### Exercise details:
Search the listing for "type" and copy every line where it appears.

### Dataset excerpts:
***
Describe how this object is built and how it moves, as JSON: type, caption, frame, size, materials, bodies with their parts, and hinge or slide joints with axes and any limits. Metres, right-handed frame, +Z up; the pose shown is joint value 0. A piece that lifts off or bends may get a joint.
***
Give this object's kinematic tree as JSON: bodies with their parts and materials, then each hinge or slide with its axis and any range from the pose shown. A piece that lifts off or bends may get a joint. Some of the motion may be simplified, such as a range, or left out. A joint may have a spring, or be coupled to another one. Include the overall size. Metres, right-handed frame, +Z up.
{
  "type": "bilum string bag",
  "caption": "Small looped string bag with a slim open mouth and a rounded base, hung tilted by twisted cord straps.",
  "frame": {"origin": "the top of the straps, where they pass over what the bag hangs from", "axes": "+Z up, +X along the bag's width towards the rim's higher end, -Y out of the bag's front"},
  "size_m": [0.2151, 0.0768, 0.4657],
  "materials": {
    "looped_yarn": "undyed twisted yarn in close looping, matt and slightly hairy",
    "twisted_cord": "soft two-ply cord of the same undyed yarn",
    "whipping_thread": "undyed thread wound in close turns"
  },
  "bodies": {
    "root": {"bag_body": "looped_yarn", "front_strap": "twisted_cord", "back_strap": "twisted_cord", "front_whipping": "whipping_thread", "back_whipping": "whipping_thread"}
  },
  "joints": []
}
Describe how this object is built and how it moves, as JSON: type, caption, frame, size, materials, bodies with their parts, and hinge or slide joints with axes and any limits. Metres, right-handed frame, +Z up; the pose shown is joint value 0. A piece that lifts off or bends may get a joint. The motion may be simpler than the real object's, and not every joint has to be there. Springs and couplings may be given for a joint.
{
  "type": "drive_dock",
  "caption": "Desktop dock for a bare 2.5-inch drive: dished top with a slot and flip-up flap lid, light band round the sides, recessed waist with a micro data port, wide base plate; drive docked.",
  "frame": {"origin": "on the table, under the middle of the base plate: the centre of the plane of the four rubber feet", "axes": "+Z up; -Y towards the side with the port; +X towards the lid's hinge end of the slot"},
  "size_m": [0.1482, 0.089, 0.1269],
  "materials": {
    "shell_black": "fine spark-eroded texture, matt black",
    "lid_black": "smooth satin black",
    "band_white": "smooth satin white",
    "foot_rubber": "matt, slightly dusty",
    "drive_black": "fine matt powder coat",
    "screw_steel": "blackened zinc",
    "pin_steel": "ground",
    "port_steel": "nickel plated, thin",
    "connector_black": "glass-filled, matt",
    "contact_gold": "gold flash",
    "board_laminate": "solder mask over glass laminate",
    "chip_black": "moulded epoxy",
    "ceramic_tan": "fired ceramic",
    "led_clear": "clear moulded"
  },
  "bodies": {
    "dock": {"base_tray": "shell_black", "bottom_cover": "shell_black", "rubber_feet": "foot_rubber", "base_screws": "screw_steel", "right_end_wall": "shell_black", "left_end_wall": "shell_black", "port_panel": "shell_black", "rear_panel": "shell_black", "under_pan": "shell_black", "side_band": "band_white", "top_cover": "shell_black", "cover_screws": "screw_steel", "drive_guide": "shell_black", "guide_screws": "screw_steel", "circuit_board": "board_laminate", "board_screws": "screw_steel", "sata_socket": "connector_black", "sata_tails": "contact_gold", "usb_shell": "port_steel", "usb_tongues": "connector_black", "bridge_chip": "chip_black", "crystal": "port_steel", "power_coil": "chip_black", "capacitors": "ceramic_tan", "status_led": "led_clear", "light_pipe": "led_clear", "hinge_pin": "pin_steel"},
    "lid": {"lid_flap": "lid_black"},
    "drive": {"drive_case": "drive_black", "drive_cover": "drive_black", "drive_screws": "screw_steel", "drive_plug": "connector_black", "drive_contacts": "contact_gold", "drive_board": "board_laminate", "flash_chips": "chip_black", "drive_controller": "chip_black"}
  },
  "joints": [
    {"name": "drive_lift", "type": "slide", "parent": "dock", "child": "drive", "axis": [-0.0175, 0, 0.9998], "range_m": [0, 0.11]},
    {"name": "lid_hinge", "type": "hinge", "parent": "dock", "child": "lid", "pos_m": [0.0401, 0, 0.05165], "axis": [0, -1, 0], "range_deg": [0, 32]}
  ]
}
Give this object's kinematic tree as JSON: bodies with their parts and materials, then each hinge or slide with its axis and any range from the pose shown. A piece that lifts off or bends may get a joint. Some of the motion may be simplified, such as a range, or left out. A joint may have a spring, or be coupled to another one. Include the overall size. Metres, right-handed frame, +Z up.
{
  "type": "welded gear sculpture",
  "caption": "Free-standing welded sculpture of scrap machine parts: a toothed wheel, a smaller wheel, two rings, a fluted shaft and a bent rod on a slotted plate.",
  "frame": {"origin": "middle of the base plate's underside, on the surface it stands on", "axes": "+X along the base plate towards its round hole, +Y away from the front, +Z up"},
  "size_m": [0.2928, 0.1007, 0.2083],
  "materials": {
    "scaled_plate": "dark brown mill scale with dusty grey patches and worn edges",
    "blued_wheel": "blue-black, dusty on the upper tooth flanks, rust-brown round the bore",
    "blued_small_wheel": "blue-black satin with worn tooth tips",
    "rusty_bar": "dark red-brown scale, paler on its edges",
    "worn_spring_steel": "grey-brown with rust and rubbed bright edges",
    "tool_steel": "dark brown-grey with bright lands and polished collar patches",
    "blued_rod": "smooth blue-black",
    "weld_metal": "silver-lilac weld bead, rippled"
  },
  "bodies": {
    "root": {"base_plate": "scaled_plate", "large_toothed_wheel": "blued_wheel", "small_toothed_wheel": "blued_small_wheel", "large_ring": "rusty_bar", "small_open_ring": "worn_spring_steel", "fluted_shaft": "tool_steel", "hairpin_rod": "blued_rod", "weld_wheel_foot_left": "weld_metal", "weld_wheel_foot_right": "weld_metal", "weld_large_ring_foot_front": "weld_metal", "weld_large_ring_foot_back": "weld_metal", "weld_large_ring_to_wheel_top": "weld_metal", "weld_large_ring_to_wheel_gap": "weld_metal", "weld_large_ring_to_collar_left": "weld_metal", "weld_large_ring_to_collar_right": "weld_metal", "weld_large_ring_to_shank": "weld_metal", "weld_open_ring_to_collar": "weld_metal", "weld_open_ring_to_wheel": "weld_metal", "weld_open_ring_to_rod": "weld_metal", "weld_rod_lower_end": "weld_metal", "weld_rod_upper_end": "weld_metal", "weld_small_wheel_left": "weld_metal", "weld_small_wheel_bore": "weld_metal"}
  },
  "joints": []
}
***
### Response to this task:
Describe how this object is built and how it moves, as JSON: type, caption, frame, size, materials, bodies with their parts, and hinge or slide joints with axes and any limits. Metres, right-handed frame, +Z up; the pose shown is joint value 0. A piece that lifts off or bends may get a joint.
  "type": "bilum string bag",
Describe how this object is built and how it moves, as JSON: type, caption, frame, size, materials, bodies with their parts, and hinge or slide joints with axes and any limits. Metres, right-handed frame, +Z up; the pose shown is joint value 0. A piece that lifts off or bends may get a joint. The motion may be simpler than the real object's, and not every joint has to be there. Springs and couplings may be given for a joint.
  "type": "drive_dock",
    {"name": "drive_lift", "type": "slide", "parent": "dock", "child": "drive", "axis": [-0.0175, 0, 0.9998], "range_m": [0, 0.11]},
    {"name": "lid_hinge", "type": "hinge", "parent": "dock", "child": "lid", "pos_m": [0.0401, 0, 0.05165], "axis": [0, -1, 0], "range_deg": [0, 32]}
  "type": "welded gear sculpture",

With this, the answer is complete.